## The problem
Your task is to transcribe all of the records exactly and leave out the pictures.

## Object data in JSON
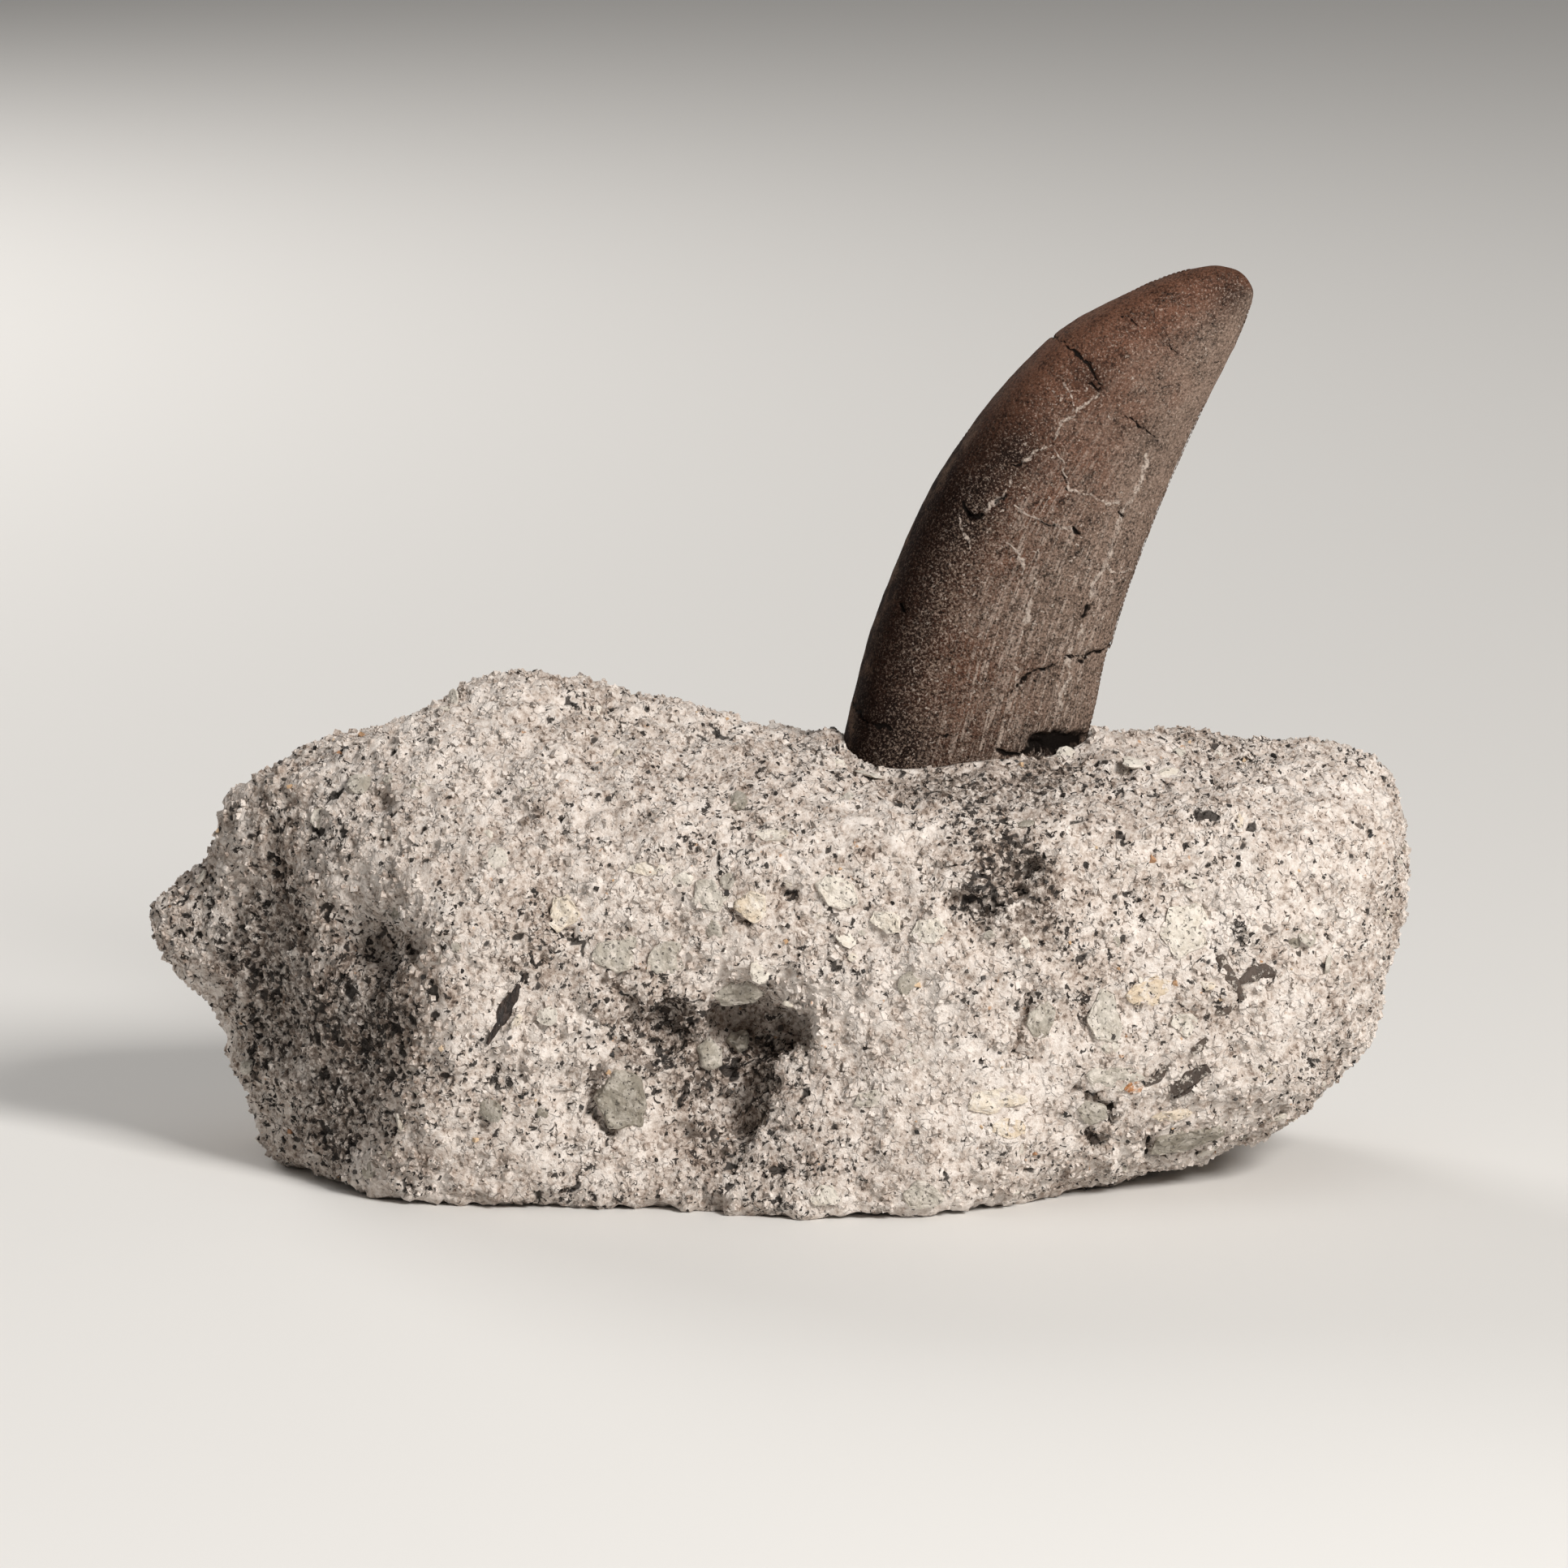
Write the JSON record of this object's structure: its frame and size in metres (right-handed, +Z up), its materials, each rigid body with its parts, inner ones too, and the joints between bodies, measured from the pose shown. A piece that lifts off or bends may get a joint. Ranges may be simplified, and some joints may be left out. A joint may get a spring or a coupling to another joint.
{
  "type": "fossil dinosaur tooth",
  "caption": "Curved, flattened, finely serrated dinosaur tooth crown standing with its root buried in a loose block of pebbly sandstone.",
  "frame": {"origin": "on the surface that the block rests on, below the middle of the whole specimen's bounding box", "axes": "+X along the block towards the side that the tooth's tip curves to, -Y the specimen's front, +Z up"},
  "size_m": [0.1716, 0.08, 0.1243],
  "materials": {
    "sandstone": "coarse, matt, pebbly sandstone with cream, grey and dark grains",
    "fossil_enamel": "brown mineralised enamel, satin, cracked and finely striated"
  },
  "bodies": {
    "root": {"matrix": "sandstone", "tooth": "fossil_enamel"}
  },
  "joints": []
}
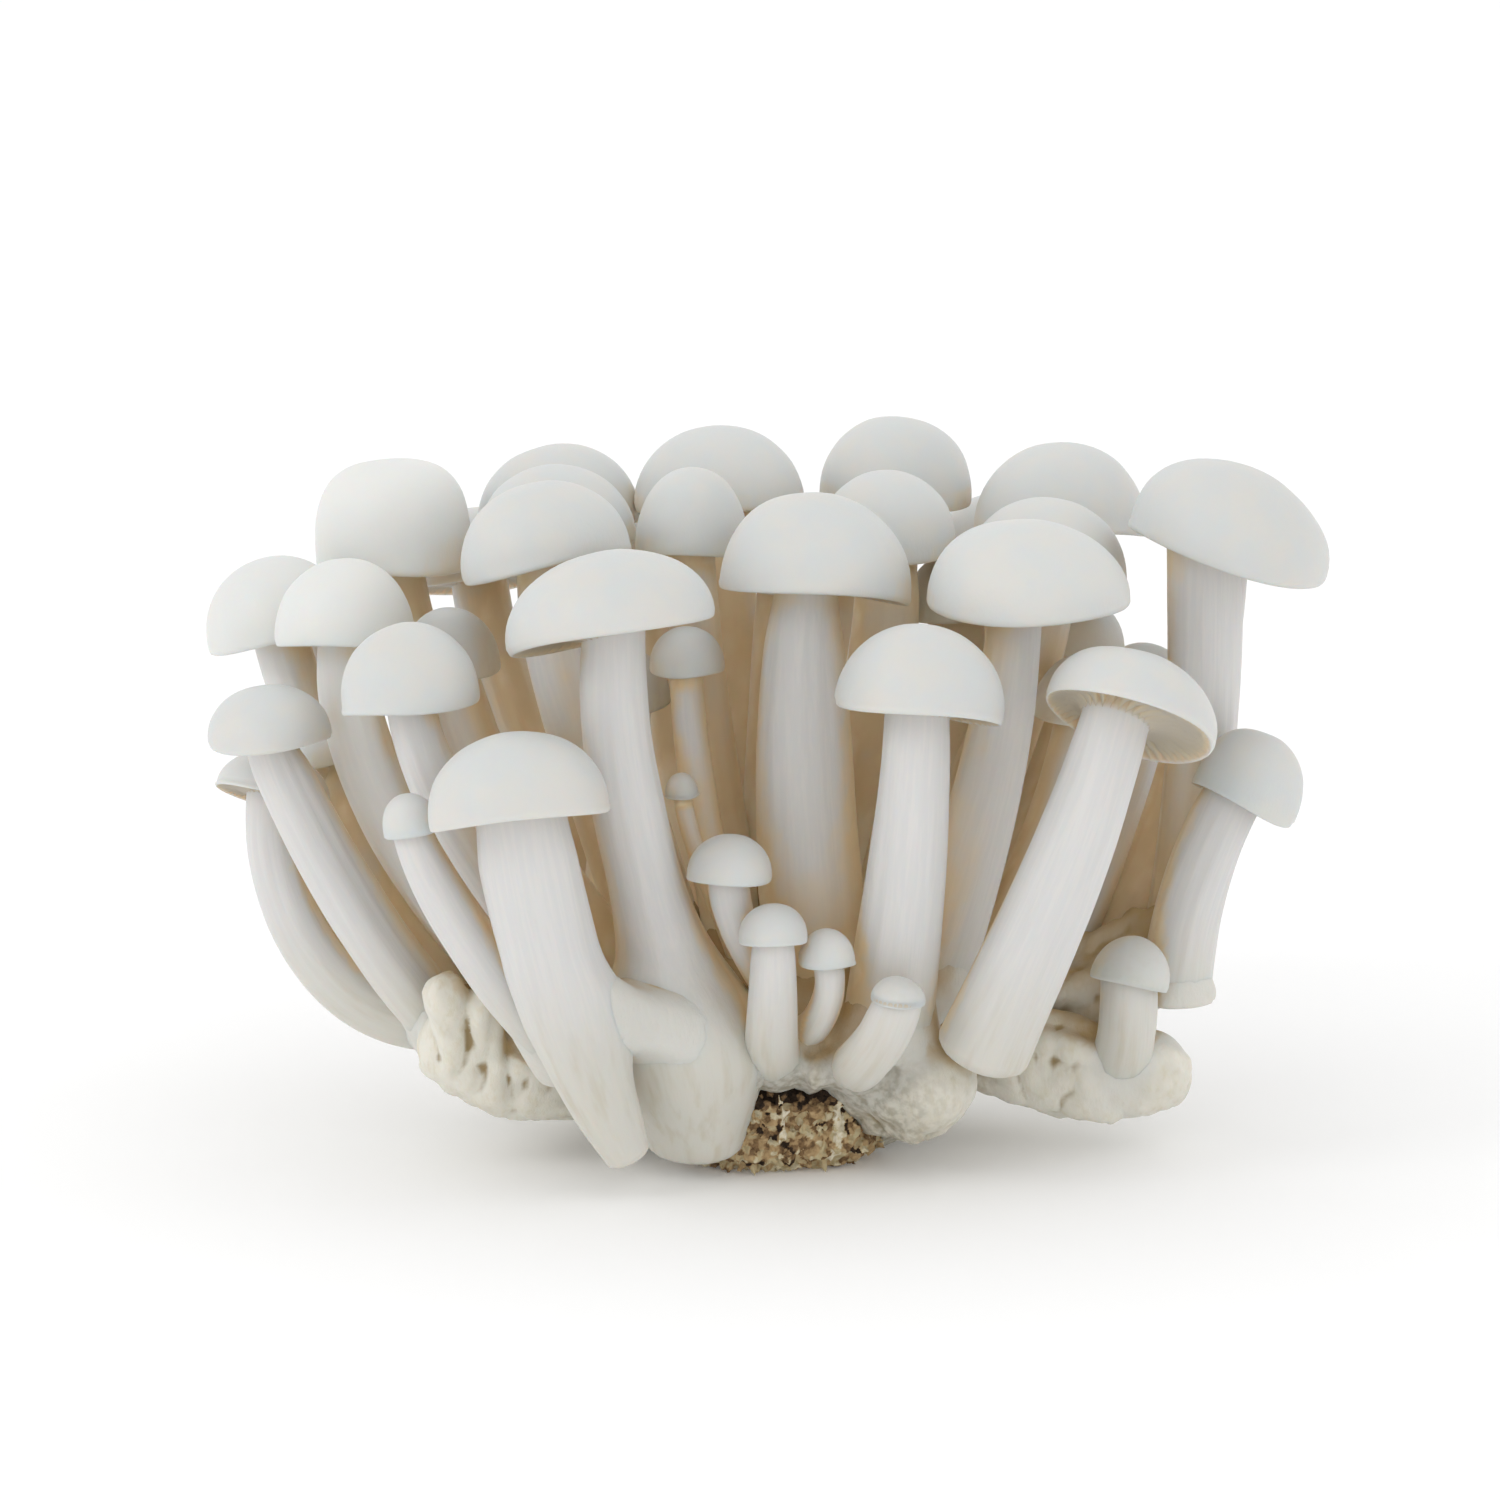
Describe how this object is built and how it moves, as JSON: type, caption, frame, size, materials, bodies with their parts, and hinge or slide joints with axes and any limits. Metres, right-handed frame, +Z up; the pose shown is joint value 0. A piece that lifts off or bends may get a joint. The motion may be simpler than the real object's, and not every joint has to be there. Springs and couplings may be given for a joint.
{
  "type": "white beech mushroom cluster",
  "caption": "Cluster of white beech mushrooms, small domed caps on long smooth stems that are fused at one foot, standing upright on its trimmed base with a remnant of growing medium.",
  "frame": {"origin": "middle of the flat underside that the cluster stands on", "axes": "+Z up, +X to the right along the cluster's broad side, which faces -Y, +Y to the back"},
  "size_m": [0.1117, 0.0925, 0.0706],
  "materials": {
    "mushroom": "smooth, moist satin",
    "base": "uneven, matte",
    "growing_medium": "crumbly, matte"
  },
  "bodies": {
    "root": {"mushroom_01": "mushroom", "mushroom_02": "mushroom", "mushroom_03": "mushroom", "mushroom_04": "mushroom", "mushroom_05": "mushroom", "mushroom_06": "mushroom", "mushroom_07": "mushroom", "mushroom_08": "mushroom", "mushroom_09": "mushroom", "mushroom_10": "mushroom", "mushroom_11": "mushroom", "mushroom_12": "mushroom", "mushroom_13": "mushroom", "mushroom_14": "mushroom", "mushroom_15": "mushroom", "mushroom_16": "mushroom", "mushroom_17": "mushroom", "mushroom_18": "mushroom", "mushroom_19": "mushroom", "mushroom_20": "mushroom", "mushroom_21": "mushroom", "mushroom_22": "mushroom", "mushroom_23": "mushroom", "mushroom_24": "mushroom", "mushroom_25": "mushroom", "mushroom_26": "mushroom", "mushroom_27": "mushroom", "mushroom_28": "mushroom", "mushroom_29": "mushroom", "mushroom_30": "mushroom", "mushroom_31": "mushroom", "mushroom_32": "mushroom", "mushroom_33": "mushroom", "mushroom_34": "mushroom", "mushroom_35": "mushroom", "mushroom_36": "mushroom", "mushroom_37": "mushroom", "mushroom_38": "mushroom", "mushroom_39": "mushroom", "mushroom_40": "mushroom", "mushroom_41": "mushroom", "mushroom_42": "mushroom", "mushroom_43": "mushroom", "mushroom_44": "mushroom", "mushroom_45": "mushroom", "mushroom_46": "mushroom", "mushroom_47": "mushroom", "mushroom_48": "mushroom", "mushroom_49": "mushroom", "mushroom_50": "mushroom", "base": "base", "growing_medium": "growing_medium"}
  },
  "joints": []
}
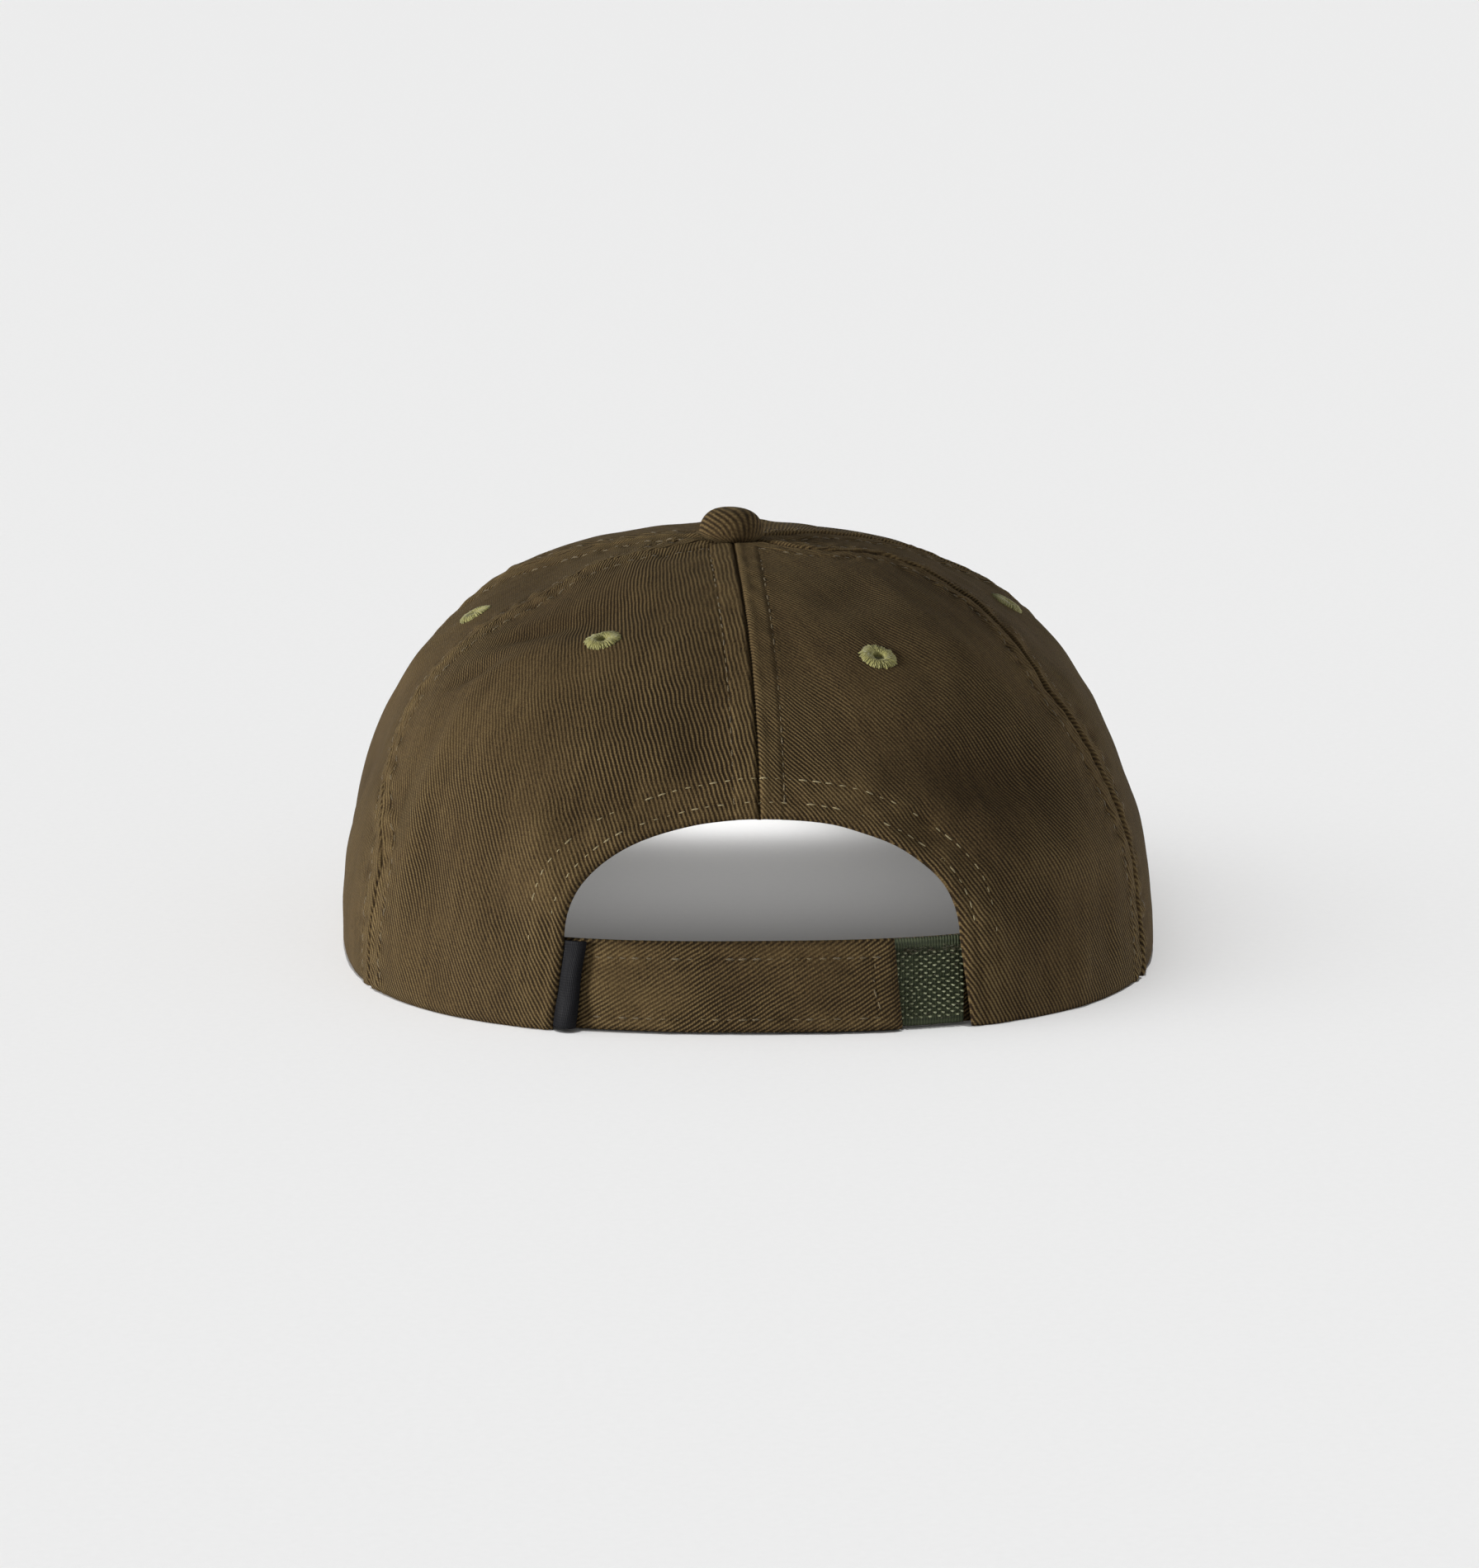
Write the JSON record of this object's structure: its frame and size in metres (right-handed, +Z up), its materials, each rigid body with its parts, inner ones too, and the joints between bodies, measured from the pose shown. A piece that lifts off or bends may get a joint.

## Task solution
Write the JSON record of this object's structure: its frame and size in metres (right-handed, +Z up), its materials, each rigid body with its parts, inner ones too, and the joints between bodies, measured from the pose shown. A piece that lifts off or bends may get a joint. Ranges may be simplified, and some joints may be left out. A joint may get a spring or a coupling to another joint.
{
  "type": "fossil dinosaur tooth",
  "caption": "Curved, flattened, finely serrated dinosaur tooth crown standing with its root buried in a loose block of pebbly sandstone.",
  "frame": {"origin": "on the surface that the block rests on, below the middle of the whole specimen's bounding box", "axes": "+X along the block towards the side that the tooth's tip curves to, -Y the specimen's front, +Z up"},
  "size_m": [0.1716, 0.08, 0.1243],
  "materials": {
    "sandstone": "coarse, matt, pebbly sandstone with cream, grey and dark grains",
    "fossil_enamel": "brown mineralised enamel, satin, cracked and finely striated"
  },
  "bodies": {
    "root": {"matrix": "sandstone", "tooth": "fossil_enamel"}
  },
  "joints": []
}
Describe how this object is built and how it moves, as JSON: type, caption, frame, size, materials, bodies with their parts, and hinge or slide joints with axes and any limits. Metres, right-handed frame, +Z up; the pose shown is joint value 0. A piece that lifts off or bends may get a joint. The motion may be simpler than the real object's, and not every joint has to be there. Springs and couplings may be given for a joint.
{
  "type": "white beech mushroom cluster",
  "caption": "Cluster of white beech mushrooms, small domed caps on long smooth stems that are fused at one foot, standing upright on its trimmed base with a remnant of growing medium.",
  "frame": {"origin": "middle of the flat underside that the cluster stands on", "axes": "+Z up, +X to the right along the cluster's broad side, which faces -Y, +Y to the back"},
  "size_m": [0.1117, 0.0925, 0.0706],
  "materials": {
    "mushroom": "smooth, moist satin",
    "base": "uneven, matte",
    "growing_medium": "crumbly, matte"
  },
  "bodies": {
    "root": {"mushroom_01": "mushroom", "mushroom_02": "mushroom", "mushroom_03": "mushroom", "mushroom_04": "mushroom", "mushroom_05": "mushroom", "mushroom_06": "mushroom", "mushroom_07": "mushroom", "mushroom_08": "mushroom", "mushroom_09": "mushroom", "mushroom_10": "mushroom", "mushroom_11": "mushroom", "mushroom_12": "mushroom", "mushroom_13": "mushroom", "mushroom_14": "mushroom", "mushroom_15": "mushroom", "mushroom_16": "mushroom", "mushroom_17": "mushroom", "mushroom_18": "mushroom", "mushroom_19": "mushroom", "mushroom_20": "mushroom", "mushroom_21": "mushroom", "mushroom_22": "mushroom", "mushroom_23": "mushroom", "mushroom_24": "mushroom", "mushroom_25": "mushroom", "mushroom_26": "mushroom", "mushroom_27": "mushroom", "mushroom_28": "mushroom", "mushroom_29": "mushroom", "mushroom_30": "mushroom", "mushroom_31": "mushroom", "mushroom_32": "mushroom", "mushroom_33": "mushroom", "mushroom_34": "mushroom", "mushroom_35": "mushroom", "mushroom_36": "mushroom", "mushroom_37": "mushroom", "mushroom_38": "mushroom", "mushroom_39": "mushroom", "mushroom_40": "mushroom", "mushroom_41": "mushroom", "mushroom_42": "mushroom", "mushroom_43": "mushroom", "mushroom_44": "mushroom", "mushroom_45": "mushroom", "mushroom_46": "mushroom", "mushroom_47": "mushroom", "mushroom_48": "mushroom", "mushroom_49": "mushroom", "mushroom_50": "mushroom", "base": "base", "growing_medium": "growing_medium"}
  },
  "joints": []
}
Write the JSON record of this object's structure: its frame and size in metres (right-handed, +Z up), its materials, each rigid body with its parts, inner ones too, and the joints between bodies, measured from the pose shown. A piece that lifts off or bends may get a joint.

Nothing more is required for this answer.